SHORT TASK => Reproduce exactly and only the lines running from the one with "extrude(amount=thickness, mode=Mode.SUBTRACT)" through the one with "bpy.data.objects.remove(obj)", both end lines included.

PROVIDED INFORMATION =>
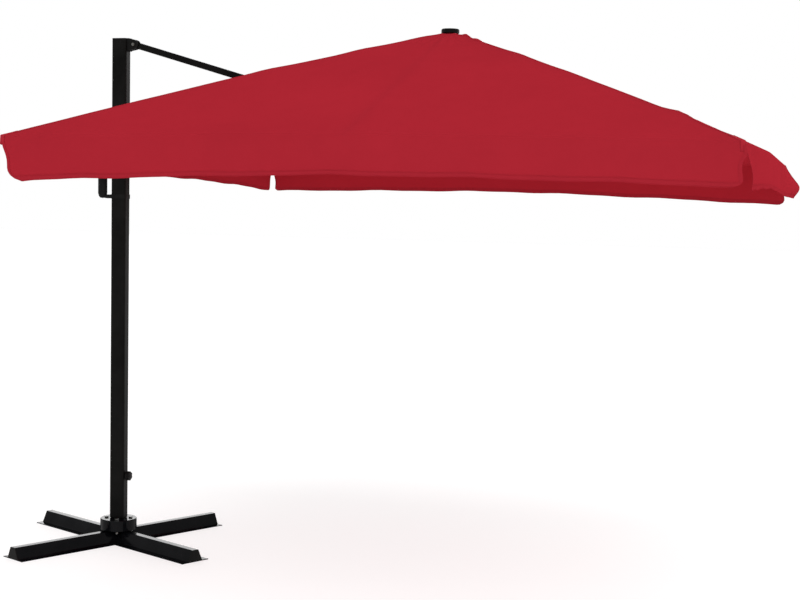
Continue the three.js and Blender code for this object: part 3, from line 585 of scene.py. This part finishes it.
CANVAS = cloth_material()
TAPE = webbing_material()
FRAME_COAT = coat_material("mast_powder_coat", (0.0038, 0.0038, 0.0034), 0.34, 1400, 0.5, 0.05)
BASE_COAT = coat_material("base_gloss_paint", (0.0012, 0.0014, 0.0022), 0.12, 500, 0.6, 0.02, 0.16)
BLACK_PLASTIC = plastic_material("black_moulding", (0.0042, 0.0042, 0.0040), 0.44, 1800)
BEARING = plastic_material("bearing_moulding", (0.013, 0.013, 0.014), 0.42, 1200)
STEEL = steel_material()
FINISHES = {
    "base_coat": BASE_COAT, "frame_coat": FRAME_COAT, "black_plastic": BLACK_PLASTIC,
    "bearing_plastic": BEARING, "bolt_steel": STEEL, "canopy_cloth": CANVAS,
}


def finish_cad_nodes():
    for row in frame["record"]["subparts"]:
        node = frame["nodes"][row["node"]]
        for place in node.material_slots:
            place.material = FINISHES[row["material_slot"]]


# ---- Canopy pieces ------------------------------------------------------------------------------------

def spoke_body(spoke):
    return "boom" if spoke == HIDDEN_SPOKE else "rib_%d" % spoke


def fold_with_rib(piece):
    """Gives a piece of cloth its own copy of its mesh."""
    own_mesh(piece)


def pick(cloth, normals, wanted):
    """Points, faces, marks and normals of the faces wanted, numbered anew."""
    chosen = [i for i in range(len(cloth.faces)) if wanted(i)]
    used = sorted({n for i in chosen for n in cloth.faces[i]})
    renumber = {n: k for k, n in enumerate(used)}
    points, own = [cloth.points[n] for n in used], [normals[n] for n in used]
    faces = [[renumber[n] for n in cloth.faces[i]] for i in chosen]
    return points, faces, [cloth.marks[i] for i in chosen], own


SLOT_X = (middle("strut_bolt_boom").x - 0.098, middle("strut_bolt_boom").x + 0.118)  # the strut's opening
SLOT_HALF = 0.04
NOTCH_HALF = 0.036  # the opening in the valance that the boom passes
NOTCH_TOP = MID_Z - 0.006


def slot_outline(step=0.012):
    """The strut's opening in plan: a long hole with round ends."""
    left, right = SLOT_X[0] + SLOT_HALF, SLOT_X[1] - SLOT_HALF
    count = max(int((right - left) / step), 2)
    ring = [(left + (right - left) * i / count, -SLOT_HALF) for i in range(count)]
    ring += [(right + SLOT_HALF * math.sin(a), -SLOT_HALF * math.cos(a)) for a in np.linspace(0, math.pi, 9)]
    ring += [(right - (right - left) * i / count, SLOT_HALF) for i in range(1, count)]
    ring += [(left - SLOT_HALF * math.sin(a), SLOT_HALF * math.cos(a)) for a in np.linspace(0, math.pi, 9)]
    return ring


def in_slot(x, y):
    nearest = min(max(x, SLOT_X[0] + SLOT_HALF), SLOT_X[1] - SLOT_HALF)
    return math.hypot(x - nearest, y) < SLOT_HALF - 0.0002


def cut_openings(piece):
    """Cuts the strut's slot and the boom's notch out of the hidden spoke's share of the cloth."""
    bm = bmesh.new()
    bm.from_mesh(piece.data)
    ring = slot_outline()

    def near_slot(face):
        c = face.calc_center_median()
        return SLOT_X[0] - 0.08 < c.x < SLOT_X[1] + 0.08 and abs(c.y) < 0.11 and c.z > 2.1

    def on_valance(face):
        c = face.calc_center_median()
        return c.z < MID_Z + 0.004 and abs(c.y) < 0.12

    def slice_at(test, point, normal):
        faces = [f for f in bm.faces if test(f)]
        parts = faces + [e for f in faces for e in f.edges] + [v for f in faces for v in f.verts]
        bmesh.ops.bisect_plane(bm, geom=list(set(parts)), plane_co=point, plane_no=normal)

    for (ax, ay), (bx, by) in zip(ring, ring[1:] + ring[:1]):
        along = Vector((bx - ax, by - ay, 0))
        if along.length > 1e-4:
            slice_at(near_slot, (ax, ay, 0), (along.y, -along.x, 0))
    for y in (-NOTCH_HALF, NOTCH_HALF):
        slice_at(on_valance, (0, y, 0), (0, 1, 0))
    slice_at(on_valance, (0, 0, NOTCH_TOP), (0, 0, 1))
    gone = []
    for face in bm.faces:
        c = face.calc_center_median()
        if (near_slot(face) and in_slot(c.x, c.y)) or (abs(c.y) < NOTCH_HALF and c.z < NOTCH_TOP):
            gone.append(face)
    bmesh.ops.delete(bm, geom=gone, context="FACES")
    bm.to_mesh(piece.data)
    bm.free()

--

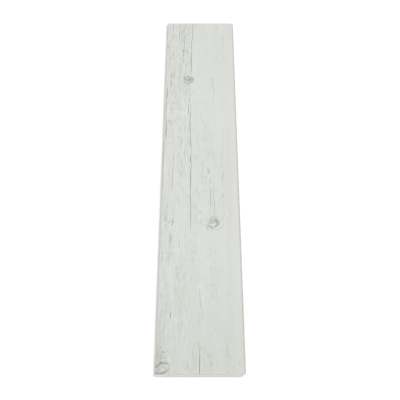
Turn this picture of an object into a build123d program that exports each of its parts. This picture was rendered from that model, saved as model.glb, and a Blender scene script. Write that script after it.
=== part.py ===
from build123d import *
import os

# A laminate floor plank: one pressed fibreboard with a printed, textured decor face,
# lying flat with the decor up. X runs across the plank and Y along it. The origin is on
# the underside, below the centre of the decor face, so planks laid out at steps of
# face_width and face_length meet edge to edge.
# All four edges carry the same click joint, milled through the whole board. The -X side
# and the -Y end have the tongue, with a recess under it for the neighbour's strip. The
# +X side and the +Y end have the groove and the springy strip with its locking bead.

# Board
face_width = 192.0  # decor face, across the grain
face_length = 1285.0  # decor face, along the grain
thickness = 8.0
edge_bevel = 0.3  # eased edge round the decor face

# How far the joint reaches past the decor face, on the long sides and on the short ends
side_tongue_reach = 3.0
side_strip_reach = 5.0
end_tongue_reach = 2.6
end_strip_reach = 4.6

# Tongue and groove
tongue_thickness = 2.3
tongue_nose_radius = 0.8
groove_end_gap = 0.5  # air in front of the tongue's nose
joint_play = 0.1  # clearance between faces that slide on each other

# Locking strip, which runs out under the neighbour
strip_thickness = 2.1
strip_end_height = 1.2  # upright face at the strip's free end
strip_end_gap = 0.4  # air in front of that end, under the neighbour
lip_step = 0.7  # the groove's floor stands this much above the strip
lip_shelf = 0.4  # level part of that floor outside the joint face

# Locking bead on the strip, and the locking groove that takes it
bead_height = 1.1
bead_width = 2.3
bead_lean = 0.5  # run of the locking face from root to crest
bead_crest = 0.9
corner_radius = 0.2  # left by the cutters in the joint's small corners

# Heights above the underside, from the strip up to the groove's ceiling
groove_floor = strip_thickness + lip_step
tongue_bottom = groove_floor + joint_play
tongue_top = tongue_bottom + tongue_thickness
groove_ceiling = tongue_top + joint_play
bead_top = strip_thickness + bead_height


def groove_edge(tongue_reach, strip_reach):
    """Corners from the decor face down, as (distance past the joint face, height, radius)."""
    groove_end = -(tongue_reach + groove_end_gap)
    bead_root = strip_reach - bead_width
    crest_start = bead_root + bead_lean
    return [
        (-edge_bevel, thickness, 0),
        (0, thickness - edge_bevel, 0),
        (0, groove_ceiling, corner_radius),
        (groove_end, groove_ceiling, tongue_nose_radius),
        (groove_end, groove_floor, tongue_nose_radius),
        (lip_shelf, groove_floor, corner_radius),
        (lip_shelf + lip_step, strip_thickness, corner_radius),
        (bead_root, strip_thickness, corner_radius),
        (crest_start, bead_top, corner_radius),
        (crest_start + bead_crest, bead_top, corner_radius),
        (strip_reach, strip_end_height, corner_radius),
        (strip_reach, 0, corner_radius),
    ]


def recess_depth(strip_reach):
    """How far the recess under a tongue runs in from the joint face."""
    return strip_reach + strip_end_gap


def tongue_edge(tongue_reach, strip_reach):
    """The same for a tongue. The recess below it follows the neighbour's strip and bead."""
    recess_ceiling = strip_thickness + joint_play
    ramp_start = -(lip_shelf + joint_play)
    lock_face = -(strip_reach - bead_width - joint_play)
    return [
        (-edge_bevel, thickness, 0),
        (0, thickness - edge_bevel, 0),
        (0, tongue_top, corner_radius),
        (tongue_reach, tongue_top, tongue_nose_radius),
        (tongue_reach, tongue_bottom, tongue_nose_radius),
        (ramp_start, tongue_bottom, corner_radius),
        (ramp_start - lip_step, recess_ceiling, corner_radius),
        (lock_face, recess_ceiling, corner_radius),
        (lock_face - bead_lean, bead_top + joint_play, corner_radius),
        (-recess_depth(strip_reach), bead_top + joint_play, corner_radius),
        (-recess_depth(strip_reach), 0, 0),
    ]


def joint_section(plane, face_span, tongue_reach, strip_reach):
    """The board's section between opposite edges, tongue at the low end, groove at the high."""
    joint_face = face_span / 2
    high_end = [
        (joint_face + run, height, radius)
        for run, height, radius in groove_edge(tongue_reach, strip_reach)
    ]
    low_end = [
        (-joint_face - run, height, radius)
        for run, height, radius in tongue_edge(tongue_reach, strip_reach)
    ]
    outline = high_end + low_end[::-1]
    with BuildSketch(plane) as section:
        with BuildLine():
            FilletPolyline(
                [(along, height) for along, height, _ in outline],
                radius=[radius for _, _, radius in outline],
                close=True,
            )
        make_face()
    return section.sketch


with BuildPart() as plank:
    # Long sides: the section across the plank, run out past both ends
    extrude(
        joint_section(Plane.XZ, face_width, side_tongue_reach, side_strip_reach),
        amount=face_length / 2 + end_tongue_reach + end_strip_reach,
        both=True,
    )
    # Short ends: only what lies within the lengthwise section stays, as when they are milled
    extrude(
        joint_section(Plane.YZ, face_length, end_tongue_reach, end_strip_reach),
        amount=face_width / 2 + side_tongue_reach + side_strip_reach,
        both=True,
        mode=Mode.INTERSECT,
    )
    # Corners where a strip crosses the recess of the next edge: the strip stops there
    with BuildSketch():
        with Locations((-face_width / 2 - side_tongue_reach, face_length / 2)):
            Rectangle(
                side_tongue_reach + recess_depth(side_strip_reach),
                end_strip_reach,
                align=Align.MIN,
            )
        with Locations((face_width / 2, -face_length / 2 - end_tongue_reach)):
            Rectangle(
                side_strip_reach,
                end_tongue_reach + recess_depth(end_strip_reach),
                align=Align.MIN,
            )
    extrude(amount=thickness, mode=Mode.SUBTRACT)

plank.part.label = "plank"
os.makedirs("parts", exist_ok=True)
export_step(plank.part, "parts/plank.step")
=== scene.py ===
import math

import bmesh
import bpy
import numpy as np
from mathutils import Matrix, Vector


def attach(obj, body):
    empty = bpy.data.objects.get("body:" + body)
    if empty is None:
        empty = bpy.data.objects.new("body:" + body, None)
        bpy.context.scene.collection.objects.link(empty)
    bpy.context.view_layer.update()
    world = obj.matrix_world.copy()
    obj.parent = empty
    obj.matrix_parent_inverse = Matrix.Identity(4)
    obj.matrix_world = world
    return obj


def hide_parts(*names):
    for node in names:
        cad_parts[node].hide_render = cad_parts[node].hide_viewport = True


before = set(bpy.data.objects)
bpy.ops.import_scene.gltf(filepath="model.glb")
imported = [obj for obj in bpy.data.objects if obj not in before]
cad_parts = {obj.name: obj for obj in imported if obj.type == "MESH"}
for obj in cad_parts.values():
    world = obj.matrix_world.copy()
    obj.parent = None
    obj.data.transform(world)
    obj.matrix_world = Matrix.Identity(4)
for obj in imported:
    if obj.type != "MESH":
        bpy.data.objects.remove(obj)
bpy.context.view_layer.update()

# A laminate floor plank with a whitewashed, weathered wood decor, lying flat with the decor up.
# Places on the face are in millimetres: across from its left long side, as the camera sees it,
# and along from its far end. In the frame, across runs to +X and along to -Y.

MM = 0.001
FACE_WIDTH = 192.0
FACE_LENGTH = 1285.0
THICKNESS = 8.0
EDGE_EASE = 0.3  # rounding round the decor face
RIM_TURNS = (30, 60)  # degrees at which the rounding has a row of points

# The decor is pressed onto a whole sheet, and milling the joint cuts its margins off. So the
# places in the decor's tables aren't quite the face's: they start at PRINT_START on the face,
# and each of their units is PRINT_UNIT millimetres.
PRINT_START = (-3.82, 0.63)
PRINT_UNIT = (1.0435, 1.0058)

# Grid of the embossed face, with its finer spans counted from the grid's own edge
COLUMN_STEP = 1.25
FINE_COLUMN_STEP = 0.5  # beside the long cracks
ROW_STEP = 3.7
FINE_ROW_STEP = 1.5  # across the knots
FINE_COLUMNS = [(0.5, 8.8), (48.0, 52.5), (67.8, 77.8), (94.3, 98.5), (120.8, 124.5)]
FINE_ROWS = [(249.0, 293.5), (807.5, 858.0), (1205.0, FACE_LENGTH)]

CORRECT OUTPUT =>
    extrude(amount=thickness, mode=Mode.SUBTRACT)

plank.part.label = "plank"
os.makedirs("parts", exist_ok=True)
export_step(plank.part, "parts/plank.step")
=== scene.py ===
import math

import bmesh
import bpy
import numpy as np
from mathutils import Matrix, Vector


def attach(obj, body):
    empty = bpy.data.objects.get("body:" + body)
    if empty is None:
        empty = bpy.data.objects.new("body:" + body, None)
        bpy.context.scene.collection.objects.link(empty)
    bpy.context.view_layer.update()
    world = obj.matrix_world.copy()
    obj.parent = empty
    obj.matrix_parent_inverse = Matrix.Identity(4)
    obj.matrix_world = world
    return obj


def hide_parts(*names):
    for node in names:
        cad_parts[node].hide_render = cad_parts[node].hide_viewport = True


before = set(bpy.data.objects)
bpy.ops.import_scene.gltf(filepath="model.glb")
imported = [obj for obj in bpy.data.objects if obj not in before]
cad_parts = {obj.name: obj for obj in imported if obj.type == "MESH"}
for obj in cad_parts.values():
    world = obj.matrix_world.copy()
    obj.parent = None
    obj.data.transform(world)
    obj.matrix_world = Matrix.Identity(4)
for obj in imported:
    if obj.type != "MESH":
        bpy.data.objects.remove(obj)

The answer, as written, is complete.